COLLECTED DATA
• • •

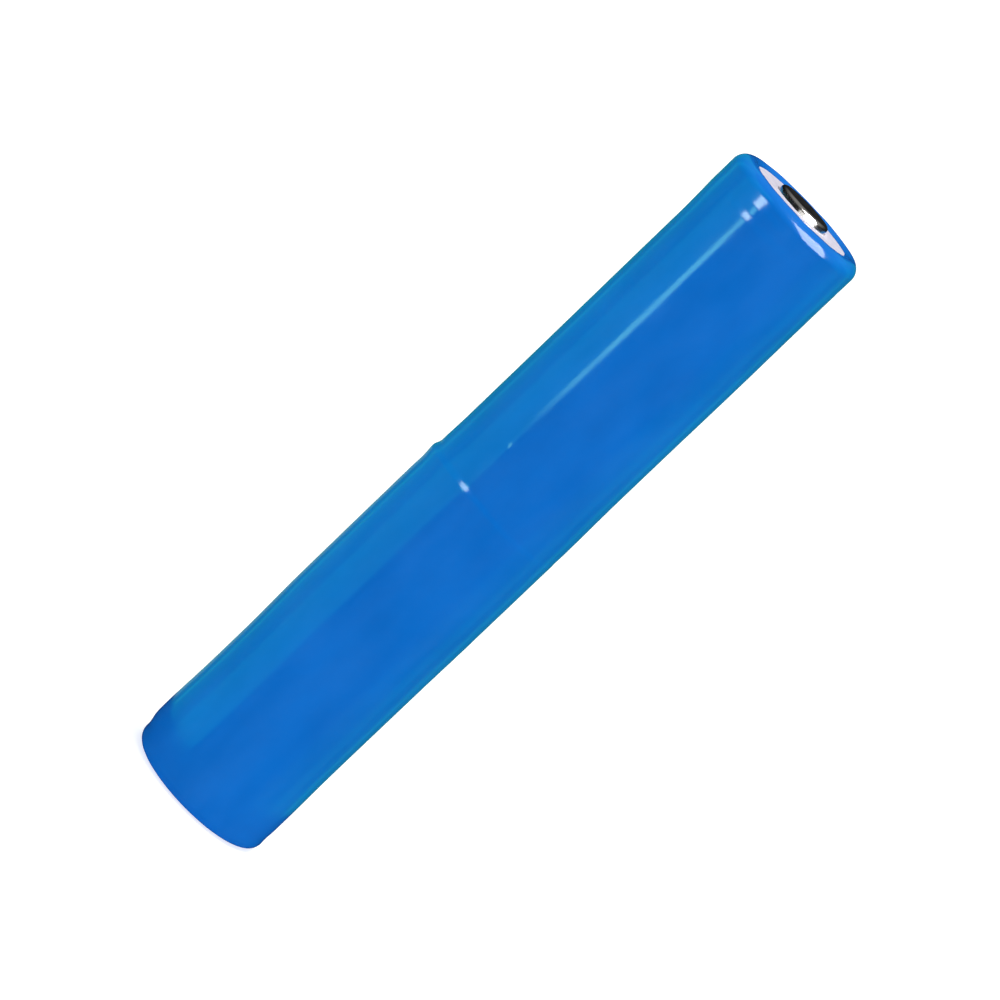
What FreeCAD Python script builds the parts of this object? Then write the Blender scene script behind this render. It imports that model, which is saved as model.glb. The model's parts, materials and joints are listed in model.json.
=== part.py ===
# Battery stick: two 26650 lithium cells welded in series and held in one heat-shrink sleeve.
# Millimetres. +Z runs along the cells' axis, from the negative end to the positive end.
# The origin is the centre of the sleeve's bottom lip, which the stick stands on.
import FreeCAD, Part
import math
import os
from FreeCAD import Vector

# Driving dimensions
can_radius = 12.95
can_wall = 0.3
can_corner = 1.55
crimp_corner = 1.8
cell_height = 67.8
button_radius = 5.0
button_rise = 1.15
ring_thickness = 0.25
sleeve_wall = 0.15
sleeve_clearance = 0.02
joint_gap = 0.7

# Heights within one cell, from the outside of the can's floor
crimp_top = cell_height - button_rise - ring_thickness
gasket_wall = 0.5
cap_thickness = 0.6
ptc_thickness = 0.6
vent_thickness = 0.4
lip_underside = crimp_top - can_wall
cap_flange_top = lip_underside - gasket_wall
ptc_top = cap_flange_top - cap_thickness
vent_top = ptc_top - ptc_thickness
vent_underside = vent_top - vent_thickness
bead_shelf = vent_underside - gasket_wall
vent_dish = 0.7
weld_plate_thickness = 0.4
weld_plate_top = vent_underside - vent_dish
weld_plate_underside = weld_plate_top - weld_plate_thickness

# Radii of the header's pieces
can_inner_radius = can_radius - can_wall
crimp_lip_radius = 9.7
bead_depth = 1.25
bead_height = 1.75
gasket_lip_radius = 9.2
gasket_foot_radius = 10.2
cap_flange_radius = 10.6
ptc_radius = 11.4
ptc_hole_radius = 6.2
vent_radius = 12.0
vent_dish_radius = 6.2
score_radius = 6.8
cid_ring_radius = 9.5
cid_ring_hole_radius = 7.2
weld_plate_radius = 8.7
weld_plate_hole_radius = 0.9
weld_plate_hole_circle = 5.2
ring_radius = 10.4
ring_hole_radius = 5.3

# Wound electrodes and what lies round them
core_radius = 2.0
positive_thickness = 0.34
negative_thickness = 0.26
separator_thickness = 0.06
layer_gap = 0.015
half_turns = 25
layer_pitch = positive_thickness + negative_thickness + 2 * separator_thickness + 4 * layer_gap
inner_separator_offset = positive_thickness + layer_gap
negative_offset = inner_separator_offset + separator_thickness + layer_gap
outer_separator_offset = negative_offset + negative_thickness + layer_gap
foil_tab_thickness = 0.12
insulator_thickness = 0.3
tab_top = can_wall + foil_tab_thickness
roll_bottom = tab_top + insulator_thickness
roll_top = 61.0
negative_margin = 0.8
positive_margin = 1.3
positive_tab_width = 3.0
positive_tab_turns = 5.75
tab_clearance = 0.03
positive_tab_x = core_radius + positive_tab_turns * layer_pitch + tab_clearance + foil_tab_thickness / 2
negative_tab_width = 5.0
negative_tab_radius = (core_radius + (half_turns - 1) * layer_pitch / 2
                       + negative_offset + negative_thickness / 2)
bottom_insulator_radius = 11.3
top_insulator_radius = 12.2
gas_hole_circle = 9.0
gas_hole_radius = 1.0
pin_radius = 2.0
pin_wall = 0.25
pin_hole_radius = 2.1

# Heights in the stick
lower_floor = sleeve_wall
upper_floor = lower_floor + cell_height + joint_gap
sleeve_top = upper_floor + crimp_top + ring_thickness + sleeve_wall
sleeve_radius = can_radius + sleeve_clearance + sleeve_wall
sleeve_top_lip_radius = 9.43
sleeve_bottom_lip_radius = 9.8
sleeve_bottom_corner = 1.7
sleeve_top_corner = 2.15
joint_dip = 0.15
bead_dip = 0.1
strip_thickness = 0.15
strip_width = 8.0

ORIGIN = Vector(0, 0, 0)
UP = Vector(0, 0, 1)


# ---- profiles in the XZ plane ----

def left_normal(direction):
    return Vector(-direction.z, 0, direction.x)


def centreline(corners):
    """Lines and tangent arcs through corners of (x, z, fillet radius), as lists of (point, left normal)."""
    points = [Vector(x, 0, z) for x, z, _ in corners]
    segments = []
    start = points[0]
    for previous, corner, following, (_, _, radius) in zip(points, points[1:], points[2:], corners[1:]):
        before = (corner - previous).normalize()
        after = (following - corner).normalize()
        half_turn = before.getAngle(after) / 2
        setback = radius * math.tan(half_turn)
        inward = (after - before).normalize()
        middle = corner + inward * (radius / math.cos(half_turn) - radius)
        arc_start = corner - before * setback
        arc_end = corner + after * setback
        segments.append([(start, left_normal(before)), (arc_start, left_normal(before))])
        segments.append([(arc_start, left_normal(before)),
                         (middle, left_normal((before + after).normalize())),
                         (arc_end, left_normal(after))])
        start = arc_end
    last = (points[-1] - points[-2]).normalize()
    segments.append([(start, left_normal(last)), (points[-1], left_normal(last))])
    return segments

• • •

DESCRIPTION OF THE TASK
Please restate the whole listing word for word.

EXPECTED OUTPUT
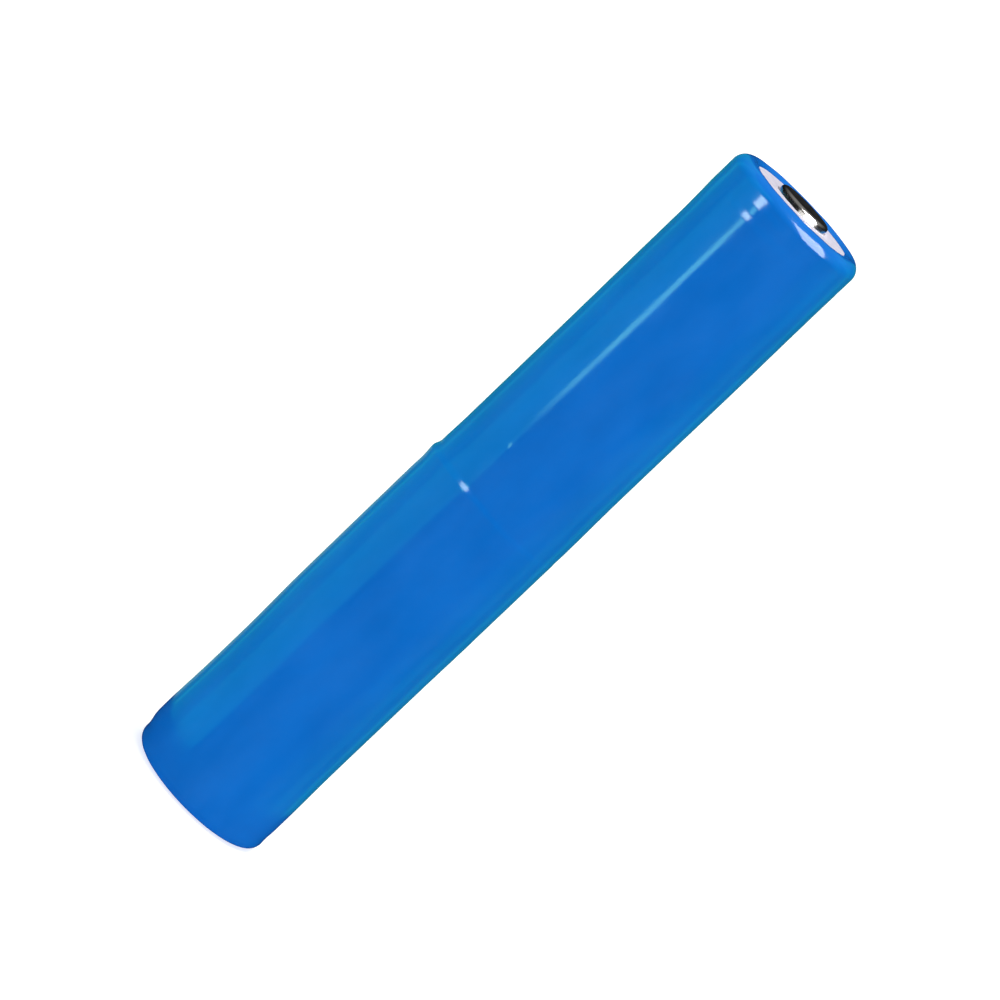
What FreeCAD Python script builds the parts of this object? Then write the Blender scene script behind this render. It imports that model, which is saved as model.glb. The model's parts, materials and joints are listed in model.json.
=== part.py ===
# Battery stick: two 26650 lithium cells welded in series and held in one heat-shrink sleeve.
# Millimetres. +Z runs along the cells' axis, from the negative end to the positive end.
# The origin is the centre of the sleeve's bottom lip, which the stick stands on.
import FreeCAD, Part
import math
import os
from FreeCAD import Vector

# Driving dimensions
can_radius = 12.95
can_wall = 0.3
can_corner = 1.55
crimp_corner = 1.8
cell_height = 67.8
button_radius = 5.0
button_rise = 1.15
ring_thickness = 0.25
sleeve_wall = 0.15
sleeve_clearance = 0.02
joint_gap = 0.7

# Heights within one cell, from the outside of the can's floor
crimp_top = cell_height - button_rise - ring_thickness
gasket_wall = 0.5
cap_thickness = 0.6
ptc_thickness = 0.6
vent_thickness = 0.4
lip_underside = crimp_top - can_wall
cap_flange_top = lip_underside - gasket_wall
ptc_top = cap_flange_top - cap_thickness
vent_top = ptc_top - ptc_thickness
vent_underside = vent_top - vent_thickness
bead_shelf = vent_underside - gasket_wall
vent_dish = 0.7
weld_plate_thickness = 0.4
weld_plate_top = vent_underside - vent_dish
weld_plate_underside = weld_plate_top - weld_plate_thickness

# Radii of the header's pieces
can_inner_radius = can_radius - can_wall
crimp_lip_radius = 9.7
bead_depth = 1.25
bead_height = 1.75
gasket_lip_radius = 9.2
gasket_foot_radius = 10.2
cap_flange_radius = 10.6
ptc_radius = 11.4
ptc_hole_radius = 6.2
vent_radius = 12.0
vent_dish_radius = 6.2
score_radius = 6.8
cid_ring_radius = 9.5
cid_ring_hole_radius = 7.2
weld_plate_radius = 8.7
weld_plate_hole_radius = 0.9
weld_plate_hole_circle = 5.2
ring_radius = 10.4
ring_hole_radius = 5.3

# Wound electrodes and what lies round them
core_radius = 2.0
positive_thickness = 0.34
negative_thickness = 0.26
separator_thickness = 0.06
layer_gap = 0.015
half_turns = 25
layer_pitch = positive_thickness + negative_thickness + 2 * separator_thickness + 4 * layer_gap
inner_separator_offset = positive_thickness + layer_gap
negative_offset = inner_separator_offset + separator_thickness + layer_gap
outer_separator_offset = negative_offset + negative_thickness + layer_gap
foil_tab_thickness = 0.12
insulator_thickness = 0.3
tab_top = can_wall + foil_tab_thickness
roll_bottom = tab_top + insulator_thickness
roll_top = 61.0
negative_margin = 0.8
positive_margin = 1.3
positive_tab_width = 3.0
positive_tab_turns = 5.75
tab_clearance = 0.03
positive_tab_x = core_radius + positive_tab_turns * layer_pitch + tab_clearance + foil_tab_thickness / 2
negative_tab_width = 5.0
negative_tab_radius = (core_radius + (half_turns - 1) * layer_pitch / 2
                       + negative_offset + negative_thickness / 2)
bottom_insulator_radius = 11.3
top_insulator_radius = 12.2
gas_hole_circle = 9.0
gas_hole_radius = 1.0
pin_radius = 2.0
pin_wall = 0.25
pin_hole_radius = 2.1

# Heights in the stick
lower_floor = sleeve_wall
upper_floor = lower_floor + cell_height + joint_gap
sleeve_top = upper_floor + crimp_top + ring_thickness + sleeve_wall
sleeve_radius = can_radius + sleeve_clearance + sleeve_wall
sleeve_top_lip_radius = 9.43
sleeve_bottom_lip_radius = 9.8
sleeve_bottom_corner = 1.7
sleeve_top_corner = 2.15
joint_dip = 0.15
bead_dip = 0.1
strip_thickness = 0.15
strip_width = 8.0

ORIGIN = Vector(0, 0, 0)
UP = Vector(0, 0, 1)


# ---- profiles in the XZ plane ----

def left_normal(direction):
    return Vector(-direction.z, 0, direction.x)


def centreline(corners):
    """Lines and tangent arcs through corners of (x, z, fillet radius), as lists of (point, left normal)."""
    points = [Vector(x, 0, z) for x, z, _ in corners]
    segments = []
    start = points[0]
    for previous, corner, following, (_, _, radius) in zip(points, points[1:], points[2:], corners[1:]):
        before = (corner - previous).normalize()
        after = (following - corner).normalize()
        half_turn = before.getAngle(after) / 2
        setback = radius * math.tan(half_turn)
        inward = (after - before).normalize()
        middle = corner + inward * (radius / math.cos(half_turn) - radius)
        arc_start = corner - before * setback
        arc_end = corner + after * setback
        segments.append([(start, left_normal(before)), (arc_start, left_normal(before))])
        segments.append([(arc_start, left_normal(before)),
                         (middle, left_normal((before + after).normalize())),
                         (arc_end, left_normal(after))])
        start = arc_end
    last = (points[-1] - points[-2]).normalize()
    segments.append([(start, left_normal(last)), (points[-1], left_normal(last))])
    return segments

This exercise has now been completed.